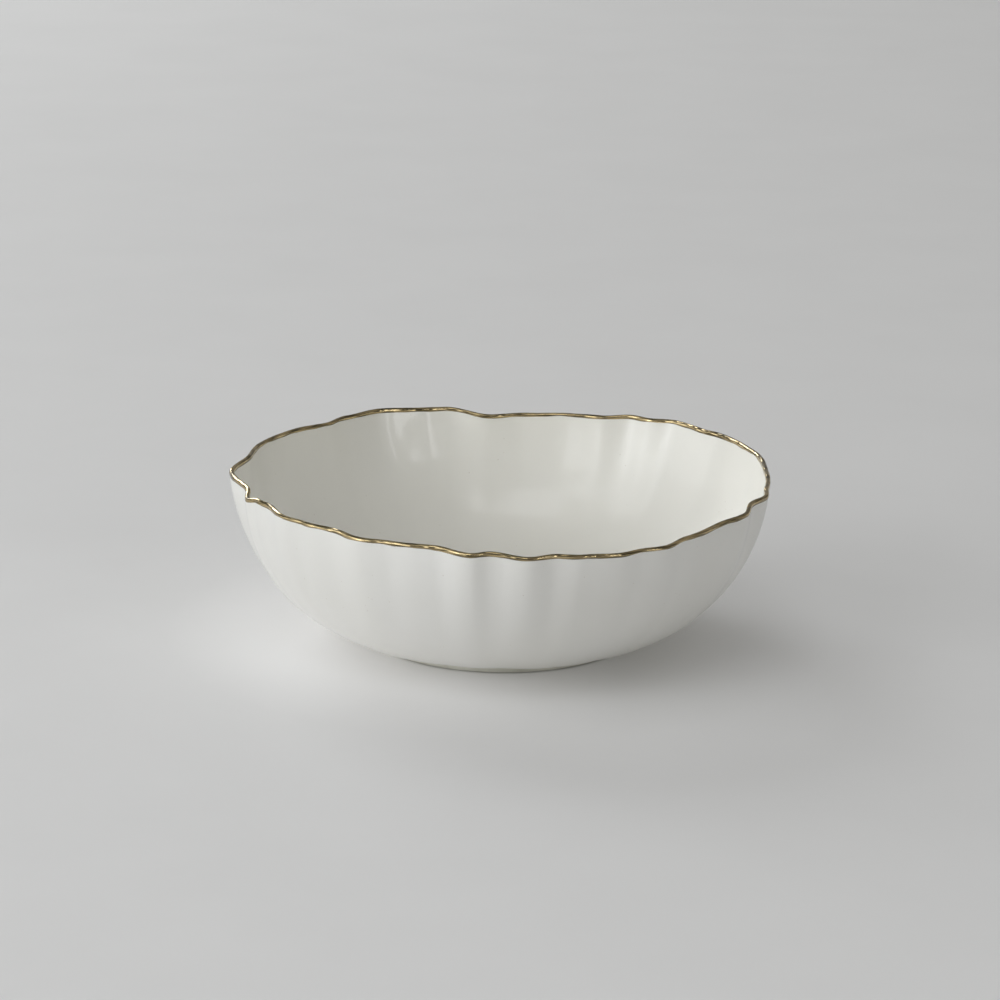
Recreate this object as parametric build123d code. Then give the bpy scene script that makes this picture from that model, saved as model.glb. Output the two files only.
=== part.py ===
from build123d import *
import math
import os

# A porcelain serving bowl, 12 inches across, that stands on a short round foot.
# Millimetres, +Z up. The table is the plane z = 0 and the foot's centre is the origin.
# Angles are in degrees, anticlockwise seen from above, from +X. The front faces -Y.
#
# Five pieces, from the inside of the wall outwards: the fired porcelain body, the foot
# ring under it, the glaze inside, the glaze outside and the gold band over the lip.
# Each coat shares its surfaces with the piece under it, so they meet face to face.

# Driving dimensions of the rim and the wall
RIM_RADIUS = 150.2  # mean radius at the middle of the lip
RIM_HEIGHT = 93.5  # mean height of the lip's crest, the gold not counted
RIM_SADDLE = 4.5  # how much higher the lip is at the sides than at the front and the back
RIM_OFFSET = (1.0, 1.5)  # how far the rim's middle stands from the foot's axis
WAVE_FADE = 2.2  # the rim's waves fade towards the foot as this power of the way up
LIP_THICKNESS = 2.4
FLOOR_THICKNESS = 5.4

# The coats, drawn thicker than they really are so that they are solids
GLAZE_THICKNESS = 0.3
GILDING_THICKNESS = 0.2
GILDING_START = 0.993  # share of the way up the wall where the gold band starts

# The underside and the foot ring
UNDERSIDE_RADIUS = 78.0  # where the flat underside turns up into the wall
UNDERSIDE_HEIGHT = 6.0
TREAD_RADII = (70.6, 73.2)  # the flat ring that stands on the table
TREAD_ROUND = 1.0  # the rounding on both edges of the tread
FOOT_ROOTS = (68.0, 77.0)  # inner and outer radius where the foot joins the body
COVE_DEPTH = 0.9  # how far the hollow outside the foot is scooped in

# The wall's outside is a Bezier curve from the edge of the underside to the lip.
# These are its points before the last one, as (radius, height). It starts level.
WALL_BENDS = [
    (UNDERSIDE_RADIUS, UNDERSIDE_HEIGHT),
    (105.0, UNDERSIDE_HEIGHT),
    (143.0, 32.5),
    (151.0, 76.0),
]

# The crests and hollows of the hand-shaped rim, each as (angle, outward, upward).
# From one to the next the rim eases over in an S-curve.
RIM_WAVES = [
    (3, -1.2, 0.0),
    (20, 2.5, 0.0),
    (36, 5.0, 0.2),
    (40, 4.0, 0.2),
    (50, 7.0, 0.6),
    (56, 2.5, 0.4),
    (60, 3.5, 0.6),
    (67, -2.0, -0.4),
    (74, -2.5, -0.6),
    (84, -4.5, -1.2),
    (93, -7.0, -2.0),
    (103, 2.0, 0.6),
    (108, 2.5, 0.6),
    (118, 5.5, 1.0),
    (127, 2.0, 0.2),
    (135, -4.0, -0.2),
    (144, -2.0, 0.0),
    (160, -2.0, 0.0),
    (171, -4.0, 0.0),
    (184, 2.6, 0.0),
    (197, -2.0, 0.2),
    (202, 1.5, -1.8),
    (206, -0.5, 0.2),
    (210, -2.5, 0.0),
    (218, 1.0, 0.0),
    (224, -1.5, 0.0),
    (232, -4.0, 0.4),
    (239, -1.0, 0.2),
    (246, -3.5, 0.6),
    (256, -4.5, 1.2),
    (264, 0.5, 0.0),
    (268, -2.0, 0.6),
    (276, 3.0, -0.8),
    (281, 1.0, -0.2),
    (287, 3.5, -0.8),
    (295, 6.0, -1.2),
    (299, 5.5, -0.8),
    (304, 7.0, -1.0),
    (311, 3.0, -0.2),
    (323, 0.0, 0.0),
    (331, 2.2, -0.3),
    (338, -1.8, 0.5),
    (345, 1.2, -0.2),
    (351, -1.0, 0.0),
]

# How finely the surfaces are sampled
POINTS_ROUND = 180
WALL_STATIONS = [GILDING_START * step / 10 for step in range(11)]
LIP_BAND = 15  # degrees of the round lip that each of its narrow faces covers
LIP_CREST = 90  # degrees from the wall on either side up to the lip's crest

LIP_RADIUS = LIP_THICKNESS / 2
PROFILE = WALL_BENDS + [(RIM_RADIUS + LIP_RADIUS, RIM_HEIGHT - LIP_RADIUS)]

# A surface is named by its skin, which is how far it lies outside the glaze.
BODY_SKIN = -GLAZE_THICKNESS
GLAZE_SKIN = 0.0
GILDING_SKIN = GILDING_THICKNESS

OUTSIDE = 0
INSIDE = 1


def rim_wave(angle):
    """How far the rim stands outward and upward of its mean at an angle."""
    turn = math.radians(angle)
    offset = RIM_OFFSET[0] * math.cos(turn) + RIM_OFFSET[1] * math.sin(turn)
    saddle = RIM_SADDLE * (0.5 - math.sin(turn) ** 2)
    for index, (start, out_start, up_start) in enumerate(RIM_WAVES):
        end, out_end, up_end = RIM_WAVES[(index + 1) % len(RIM_WAVES)]
        span = (end - start) % 360
        along = (angle - start) % 360
        if along < span:
            share = along / span
            ease = share * share * (3 - 2 * share)
            outward = out_start + (out_end - out_start) * ease
            upward = up_start + (up_end - up_start) * ease
            return outward + offset, upward + saddle


def bezier(points, share):
    """The point at a share of the way along a Bezier curve."""
    while len(points) > 1:
        pairs = zip(points, points[1:])
        points = [(a[0] + (b[0] - a[0]) * share, a[1] + (b[1] - a[1]) * share) for a, b in pairs]
    return points[0]


def wall_frame(up_wall):
    """Point of the wall's outside and its unit tangent, 0 at the underside and 1 at the lip."""
    radius, height = bezier(PROFILE, up_wall)
    slopes = [(b[0] - a[0], b[1] - a[1]) for a, b in zip(PROFILE, PROFILE[1:])]
    slope_r, slope_z = bezier(slopes, up_wall)
    length = math.hypot(slope_r, slope_z)
    return radius, height, slope_r / length, slope_z / length


def wall_section(up_wall, side, skin):
    """Radius and height of the wall's surface on one side at one skin."""
    radius, height, along_r, along_z = wall_frame(up_wall)
    thickness = FLOOR_THICKNESS + (LIP_THICKNESS - FLOOR_THICKNESS) * up_wall
    depth = -skin if side == OUTSIDE else thickness + skin
    return radius - depth * along_z, height + depth * along_r


def lip_section(turn, side, skin):
    """Radius and height on the round lip, after a turn in degrees from the wall on one side."""
    radius, height, along_r, along_z = wall_frame(1.0)
    centre_r = radius - LIP_RADIUS * along_z
    centre_z = height + LIP_RADIUS * along_r
    sign = 1 if side == OUTSIDE else -1
    across = sign * (LIP_RADIUS + skin) * math.cos(math.radians(turn))
    up = (LIP_RADIUS + skin) * math.sin(math.radians(turn))
    return centre_r + across * along_z + up * along_r, centre_z - across * along_r + up * along_z


def ring(section, fade):
    """Closed smooth wire round the bowl, with the rim's waves scaled by fade."""
    points = []
    for step in range(POINTS_ROUND):
        angle = 360 * step / POINTS_ROUND
        outward, upward = rim_wave(angle)
        radius = section[0] + outward * fade
        turn = math.radians(angle)
        points.append(Vector(radius * math.cos(turn), radius * math.sin(turn), section[1] + upward * fade))
    return Wire([Edge.make_spline(points, periodic=True, parameters=list(range(POINTS_ROUND + 1)))])


def wall_ring(up_wall, side, skin):
    return ring(wall_section(up_wall, side, skin), up_wall**WAVE_FADE)


def wall_surface(side, skin):
    """The wall from the floor up to where the gold starts."""
    return Shell.make_loft([wall_ring(up_wall, side, skin) for up_wall in WALL_STATIONS]).faces()


def lip_ring(turn, side, skin):
    return ring(lip_section(turn, side, skin), 1.0)


def crest_ring(skin):
    return lip_ring(LIP_CREST, OUTSIDE, skin)


def lip_surface(side, skin):
    """The lip from where the gold starts up to its crest, as a margin and narrow bands."""
    faces = strip(wall_ring(GILDING_START, side, skin), lip_ring(0, side, skin))
    for turn in range(0, LIP_CREST, LIP_BAND):
        rings = [lip_ring(turn + LIP_BAND * share, side, skin) for share in (0, 0.5, 1)]
        faces += Shell.make_loft(rings).faces()
    return faces


def strip(ring_a, ring_b):
    """The narrow edge of a coat, straight across from one ring to another."""
    return Shell.make_loft([ring_a, ring_b], ruled=True).faces()


def disc(side, skin):
    """The flat floor or underside at one skin."""
    return [Face(wall_ring(0.0, side, skin))]


def closed(*surfaces):
    faces = [face for surface in surfaces for face in surface]
    return Solid(Shell(faces))


def make_body():
    outside = [wall_surface(OUTSIDE, BODY_SKIN), lip_surface(OUTSIDE, BODY_SKIN)]
    inside = [lip_surface(INSIDE, BODY_SKIN), wall_surface(INSIDE, BODY_SKIN)]
    return closed(disc(OUTSIDE, BODY_SKIN), *outside, *inside, disc(INSIDE, BODY_SKIN))


def coat_faces(side):
    """The two faces of a glaze coat on one side of the wall, and its edge at the crest."""
    faces = []
    for skin in (GLAZE_SKIN, BODY_SKIN):
        faces += wall_surface(side, skin) + lip_surface(side, skin)
    return faces + strip(crest_ring(GLAZE_SKIN), crest_ring(BODY_SKIN))


def make_inner_glaze():
    return closed(coat_faces(INSIDE), disc(INSIDE, GLAZE_SKIN), disc(INSIDE, BODY_SKIN))


def make_outer_glaze():
    """The coat on the wall and a disc inside the foot ring, which itself stays bare."""
    inner_root, outer_root = FOOT_ROOTS
    root_edges = []
    margins = []
    for skin in (GLAZE_SKIN, BODY_SKIN):
        root = Wire.make_circle(outer_root, Plane.XY.offset(UNDERSIDE_HEIGHT - skin))
        root_edges.append(root)
        margins.append(Face(wall_ring(0.0, OUTSIDE, skin), [root]))
    wall_coat = closed(coat_faces(OUTSIDE), margins, strip(*root_edges))
    centre_disc = Solid.make_cylinder(inner_root, GLAZE_THICKNESS, Plane.XY.offset(UNDERSIDE_HEIGHT))
    return Compound([wall_coat, centre_disc])


def make_gilding():
    faces = []
    for side in (OUTSIDE, INSIDE):
        for skin in (GILDING_SKIN, GLAZE_SKIN):
            faces += lip_surface(side, skin)
        edges = [wall_ring(GILDING_START, side, skin) for skin in (GILDING_SKIN, GLAZE_SKIN)]
        faces += strip(*edges)
    return closed(faces)


def make_foot():
    """A low turned ring with a rounded tread and a hollow cove round its outside."""
    top = UNDERSIDE_HEIGHT + GLAZE_THICKNESS
    inner_root, outer_root = FOOT_ROOTS
    inner_tread, outer_tread = TREAD_RADII
    rounded = TREAD_ROUND * math.sqrt(0.5)
    outer_low = (outer_tread + TREAD_ROUND, TREAD_ROUND)
    inner_low = (inner_tread - TREAD_ROUND, TREAD_ROUND)
    cove = ((outer_root + outer_low[0]) / 2 - COVE_DEPTH, (top + TREAD_ROUND) / 2)
    with BuildPart() as foot:
        with BuildSketch(Plane.XZ):
            with BuildLine():
                Line((inner_root, top), (outer_root, top))
                ThreePointArc((outer_root, top), cove, outer_low)
                ThreePointArc(outer_low, (outer_tread + rounded, TREAD_ROUND - rounded), (outer_tread, 0))
                Line((outer_tread, 0), (inner_tread, 0))
                ThreePointArc((inner_tread, 0), (inner_tread - rounded, TREAD_ROUND - rounded), inner_low)
                Line(inner_low, (inner_root, top))
            make_face()
        revolve(axis=Axis.Z)
    return foot.part


NODES = {
    "porcelain_body": make_body,
    "foot_ring": make_foot,
    "inner_glaze": make_inner_glaze,
    "outer_glaze": make_outer_glaze,
    "rim_gilding": make_gilding,
}

os.makedirs("parts", exist_ok=True)
for name, make in NODES.items():
    export_step(make(), f"parts/{name}.step")
    print("wrote", name)
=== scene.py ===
# %% [markdown]
# # A porcelain serving bowl with a gold edge
# The real bowl is one thin wall of fired porcelain on a short foot ring. A cream-white
# gloss glaze covers it inside and out, and a band of gold is brushed over the wavy lip.
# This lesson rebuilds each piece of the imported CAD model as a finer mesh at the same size,
# and gives each a finish made only from shader nodes.

# %% Load the frame
import math

import bpy
import numpy as np
from mathutils import Matrix, Vector


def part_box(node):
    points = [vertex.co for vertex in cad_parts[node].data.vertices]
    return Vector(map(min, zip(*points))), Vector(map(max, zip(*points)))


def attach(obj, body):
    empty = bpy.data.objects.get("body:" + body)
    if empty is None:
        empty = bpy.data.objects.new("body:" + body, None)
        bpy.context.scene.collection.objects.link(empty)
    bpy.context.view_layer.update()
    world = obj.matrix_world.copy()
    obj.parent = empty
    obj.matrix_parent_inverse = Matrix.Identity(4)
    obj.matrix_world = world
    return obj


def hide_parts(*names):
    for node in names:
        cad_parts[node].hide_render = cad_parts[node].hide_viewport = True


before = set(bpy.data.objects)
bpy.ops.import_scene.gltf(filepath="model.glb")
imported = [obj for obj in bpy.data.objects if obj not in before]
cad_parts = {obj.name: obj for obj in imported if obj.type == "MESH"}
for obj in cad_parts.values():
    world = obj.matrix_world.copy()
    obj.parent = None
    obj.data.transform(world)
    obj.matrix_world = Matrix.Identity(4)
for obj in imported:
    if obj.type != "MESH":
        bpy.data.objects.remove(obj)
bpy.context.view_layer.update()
print("CAD nodes:", sorted(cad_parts))

# %% [markdown]
# ## The shape as numbers
# A hand-shaped bowl looks free, but it can be told in a few numbers: one curve for the
# wall, and a list of the places where fingers pushed the soft rim in, out, up or down.
# The same numbers shape the CAD model. Three things are only in the meshes here: the soft
# flutes, the slight wave in the wall's lower edge, and the brushed edge of the gold.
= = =
Stated goal: Only the lines from the one bearing "zip(*points))), Vector(map(max, zip(*points)))" through the one bearing "obj.parent = empty" should be repeated, exactly as given.

Exercise output:
    return Vector(map(min, zip(*points))), Vector(map(max, zip(*points)))


def attach(obj, body):
    empty = bpy.data.objects.get("body:" + body)
    if empty is None:
        empty = bpy.data.objects.new("body:" + body, None)
        bpy.context.scene.collection.objects.link(empty)
    bpy.context.view_layer.update()
    world = obj.matrix_world.copy()
    obj.parent = empty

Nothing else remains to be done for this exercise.